Bolivar’s Sword, by Jamie Edmundson, is the second book in the Weapon Takers Saga. I reviewed the first novel in the series here. This review will be a bit shorter than that one, as most of the same strengths and weaknesses in the writing apply to both books.
The weapons in question in the Weapon Takers Saga are seven mystical weapons, blessed by the gods, that date back to when the lands of Dalriya united to defeat the malevolent kingdom of Ishari. Unfortunately, the Ishari, under the leadership of Lord Erkendrix, who is possessed by an evil demon, were not totally destroyed then. Now, centuries later, the Ishari kingdom is again invading its neighbors with the goal of subjugating all of Dalriya.
One difference between this and the first book is that Bolivar’s Sword truly has a multi-character storyline. The first book certainly had many characters, but female singer and adventurer Belwynn provided the main POV in the majority of chapters, with the POVs of other characters provided as needed. In this book, the band of adventurers has split into two–one group led by Belwynn, who has fled to the land of the honorable Kalinthians, seeking to enlist their support in the war engulfing Dalriya, and the other group captured by the Isharis and imprisoned in their fortress at Samir Durg (you can tell how evil it is just by the name!). In addition to these two groups, the plot also follows young Prince Edgar of South Magnia as he leads his army into his first battle, and Farred, a Middian noble allied with the South Magnians, as he helps defend a besieged castle against the overwhelmingly powerful Ishari forces. All four of these storylines get about equal page counts.

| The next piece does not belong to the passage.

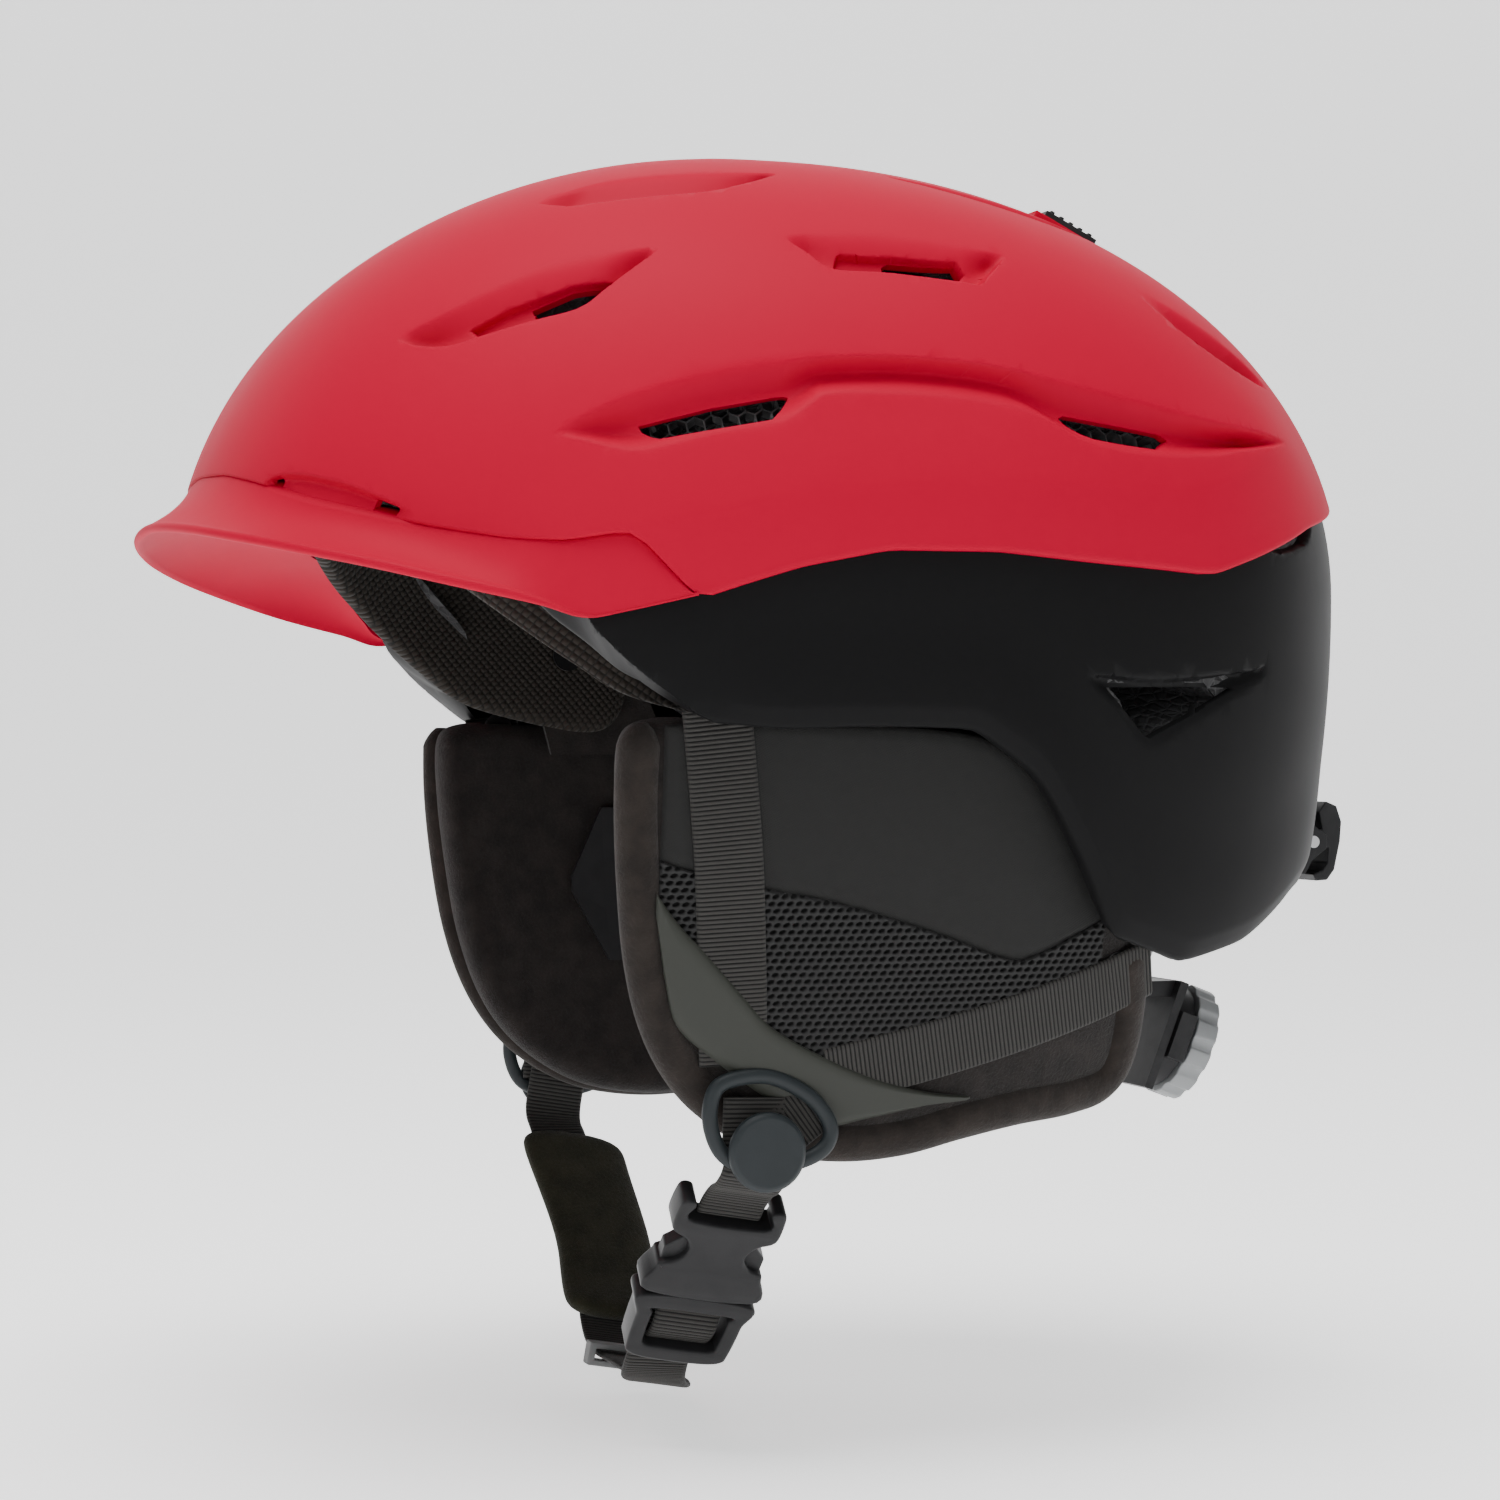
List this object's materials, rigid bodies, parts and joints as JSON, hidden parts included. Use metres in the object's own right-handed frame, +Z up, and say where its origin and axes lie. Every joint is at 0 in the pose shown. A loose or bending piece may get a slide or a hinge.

Since Bolivar’s Sword starts exactly where Toric’s Dagger ended–as war is erupting acrosss Dalriya–we’re plunged into serious situations right from the beginning. There are several battle scenes in this book, and Jamie Edmundson describes both individual fighting and battlefield-level tactics with clarity and precision. He’s obviously done a lot of research in this department, and the battles come off as highly plausible medieval-style warring. Even when magic is involved, it’s limited and presented as another weapon on the battlefield, useful but not by itself able to change the tide of battle.
I thought overall the writing in Bolivar’s Sword was stronger than in Toric’s Dagger, with more focus, more even pacing, and greater insight into characters’ emotional states. Nevertheless, I still found a couple weaknesses. One was the dialogue, which I also complained about in the first book. The dialogue remains rather plain, tending towards the merely functional, and with little differentiation among the characters. The other thing is that, despite the overall stronger writing, there were four or five places where the writing seemed hasty or awkward–something I do not remember happening in the first book. It seems to me that Edmundson may have been rushing a bit to finish, and a few parts of the book could have used another polishing.
Still, this remains a fun series that keeps the pages turning. For fantasy readers who like realistic battle scenes, well thought out diplomatic and political maneuvering, and multi-character storylines, Bolivar’s Sword delivers in abundance.